On May 24, 2012, the District of Columbia Court of Appeals reviewing the Onyeoziri v. Spivok case determined that trustees under a deed of trust may be liable for interference with business relations if the trustees prevent the debtor from curing the default in a foreclosure proceeding.

In this case, days before the scheduled foreclosure under a deed of trust, the debtor presented a copy of a contract of sale of the secured property to the trustees together with a letter prequalifying the buyer for a loan in an amount sufficient to pay off the secured indebtedness.

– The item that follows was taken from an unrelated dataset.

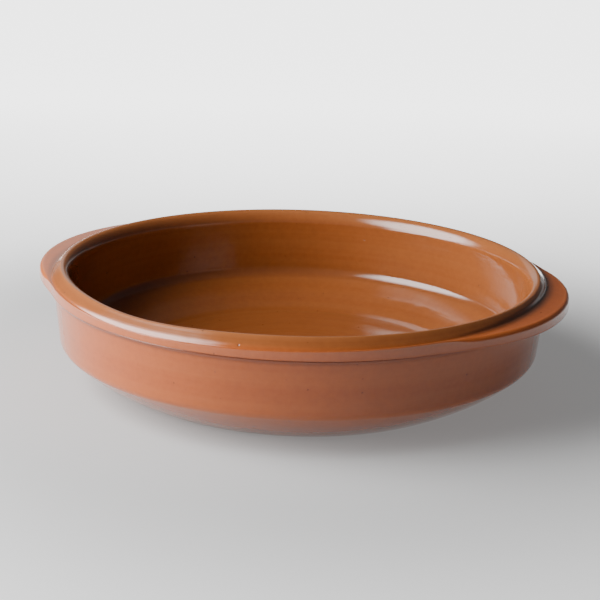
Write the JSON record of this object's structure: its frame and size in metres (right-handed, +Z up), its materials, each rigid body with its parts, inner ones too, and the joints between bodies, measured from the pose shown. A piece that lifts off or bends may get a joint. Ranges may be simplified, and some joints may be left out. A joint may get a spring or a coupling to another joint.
{
  "type": "cazuela",
  "caption": "Round shallow earthenware cooking and serving dish with a thick rolled rim and two ledge handles that grow out of the rim.",
  "frame": {"origin": "centre of the flat base, on the surface the dish stands on", "axes": "+Z up along the turning axis, +X through the two handles, +Y across the bowl"},
  "size_m": [0.2794, 0.259, 0.0595],
  "materials": {
    "glazed_earthenware": "clear honey-brown gloss glaze over red clay, darker in the hollows"
  },
  "bodies": {
    "root": {"dish": "glazed_earthenware"}
  },
  "joints": []
}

The Court of Appeals determined that the evidence, taken in the light most favorable to the debtor, supported a finding that by following through with the foreclosure sale after the trustees were made aware of the debtor’s contract to sell the property, the trustees intentionally interfered with the contract for sale in a manner that, a jury could find, was unnecessary to protect the security interest.  Specifically it was the trustees’ “unreasonable refusal” to permit the debtor to go forward with his contract for the sale of the property, and the trustees’ insistence on proceeding with the foreclosure sale that “interfered with [debtor’s] business relations with the prospective purchaser.”  Although the Court acknowledged the right of a secured party to protect its interest in its collateral, it decided that the trustees clearly knew that they were impeding the debtor’s ability to perform the contract to sell the property, which would have covered the indebtedness and negated the necessity of the foreclosure sale.